UWB Radar SLAM: An Anchorless Approach in Vision Denied Indoor Environments

LiDAR and cameras are frequently used as sensors for simultaneous localization and mapping (SLAM). However, these sensors are prone to failure under low visibility (e.g. smoke) or places with reflective surfaces (e.g. mirrors). On the other hand, electromagnetic waves exhibit better penetration properties when the wavelength increases, thus are not affected by low visibility. Hence, this letter presents ultra-wideband (UWB) radar as an alternative to the existing sensors. UWB is generally known to be used in anchor-tag SLAM systems. One or more anchors are installed in the environment and the tags are attached to the robots. Although this method performs well under low visibility, modifying the existing infrastructure is not always feasible. UWB has also been used in peer-to-peer ranging collaborative SLAM systems. However, this requires more than a single robot and does not include mapping in the mentioned environment like smoke. Therefore, the presented approach in this letter solely depends on the UWB transceivers mounted on-board.
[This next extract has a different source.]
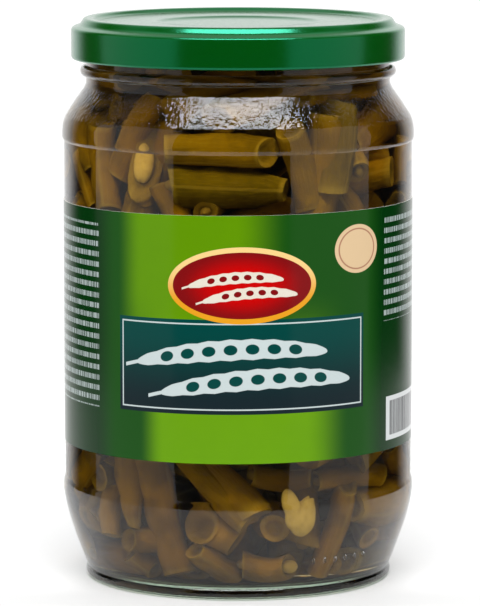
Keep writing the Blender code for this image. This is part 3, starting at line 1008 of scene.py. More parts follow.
@dataclass(frozen=True)
class PodFinish:
    """Cooked pod: olive to amber skin with fibres along it, and pale flesh where it is cut."""

    name: str = "pod_skin"
    olive: Colour = (0.066, 0.043, 0.0006)
    amber: Colour = (0.200, 0.096, 0.0010)
    deep: Colour = (0.022, 0.013, 0.0006)
    flesh: Colour = (0.260, 0.165, 0.014)
    hollow: Colour = (0.070, 0.042, 0.002)

    def material(self) -> bpy.types.Material:
        """Returns the material."""
        paint = Paint(self.name)
        where = paint.place()
        local = paint.attribute("pod_place", "Vector")
        _, y, _ = paint.parts(local)
        # The tone runs from olive to amber; for pods by the neck it is raised as painted light.
        skin = paint.mix(paint.attribute("tone"), self.olive, self.amber)
        mottle = paint.ease(paint.noise(where, 130.0, 3.0), 0.38, 0.66)
        skin = paint.mix(mottle * 0.45, skin, self.deep)
        fibres = paint.noise(paint.stretched(local, (1.6, 1.6, 0.16)), 1.0, 3.0)
        skin = paint.mix(paint.ease(fibres, 0.45, 0.75) * 0.12, skin, self.flesh)
        skin = paint.mix(paint.ease(abs(y), 0.55, 0.25) * 0.22, skin, self.flesh)
        rim = paint.mix(0.45, skin, self.flesh)
        # The hollow middle of a cut face is dark: partly the cavity's own colour, partly painted shade in
        # the recess.
        inner = paint.mix(paint.ease(paint.attribute("radial"), 0.35, 0.75), self.hollow, rim)
        inner = paint.mix(paint.noise(where, 1500.0, 2.0) * 0.6, inner, skin)
        colour = paint.mix(paint.ease(paint.attribute("cut"), 0.3, 0.8), skin, inner)
        paint.set(Base_Color=colour, Roughness=0.45, Specular_IOR_Level=0.0)
        paint.bump(fibres + paint.noise(where, 1 / (1.4 * MM), 1.0), 0.16 * MM)
        return paint.material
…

In addition, an extended Kalman filter (EKF) SLAM is used to solve the SLAM problem at the back-end. Experiments were conducted and demonstrated that the proposed UWB-based radar SLAM is able to map natural point landmarks inside an indoor environment while improving robot localization.

Automated summary

This letter presents UWB radar as an alternative to LiDAR and cameras for SLAM, as UWB is not affected by low visibility or reflective surfaces. The proposed UWB-based radar SLAM is able to map landmarks and improve robot localization in indoor environments.